To miłe, gdy osoba z przeciwległego peronu zauważa to samo co Ty i obydwoje uśmiechacie się bądź kręcicie z niedowierzaniem głową w tym samym momencie.
Takie krótkie poczucie specyficznej, zaledwie chwilowej więzi z drugim człowiekiem potrafi nawet poprawić kiepski nastrój czy odpędzić złe myśli.

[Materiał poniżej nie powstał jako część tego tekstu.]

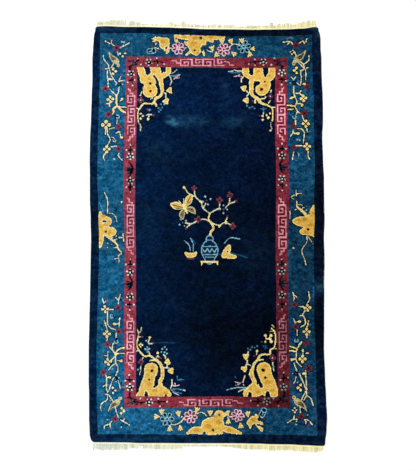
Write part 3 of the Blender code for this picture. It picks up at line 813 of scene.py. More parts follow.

Dojeżdżam do pracy 2godziny w jedną stronę, przy dobrych wiatrach to 1,5h i są dni kiedy zatapiam się w książce i nie mam najmniejszej ochoty na jakiekolwiek spojrzenia na ludzi. Ale są dni, kiedy od czasu do czasu w tym autobusie popatrzę. W metrze- jeszcze częściej! Mam wrażenie właśnie że metro jest jakimś specyficznym środkiem lokomocji, gdzie te siedzenia nawet są tak ustawione aby nie unikać siebie. Ludzie stojący rozglądają się wokół siebie. Szczególnie dostrzegam to wieczorami, po godzinie 20, kiedy nie ma tłoku i jest kilkanaście osób w wagonie. I fakt, na niektórych dłużej zatrzymuję wzrok- braterstwo dusz to dobre wyrażenie – a to podobny styl ubierania, a to jakiś charakterystyczny element, jak przypinka na torbie czy książka w ręku. Jakoś to się widzi od razu 🙂
A to ciekawe… Doskonale wiem, o czym piszesz, ale nie potrafiłabym tego chyba tak „w punkt” opisać, jak Ty 🙂
Zawsze było mi trochę głupio że „gapię się na ludzi”. Ale jeśli spojrzeć to na to tak jak napisałaś – to komplement. A ja po prostu lubię obserwować i odnajdować te małe radości, jak wtedy gdy mały chłopczyk do którego się uśmiechnęłam się w autobusie pomachał mi na do widzenia z uroczym uśmiechem 🙂
Wspaniale to opisałaś. I właśnie to chwilowe braterstwo jest czasami najciekawszą rzeczą, która przydarza mi się w ciągu dnia, naprawdę jest w tym coś magicznego.
Trochę mi się smutno zrobiło, bo nigdy czegoś takiego nie doświadczyłam.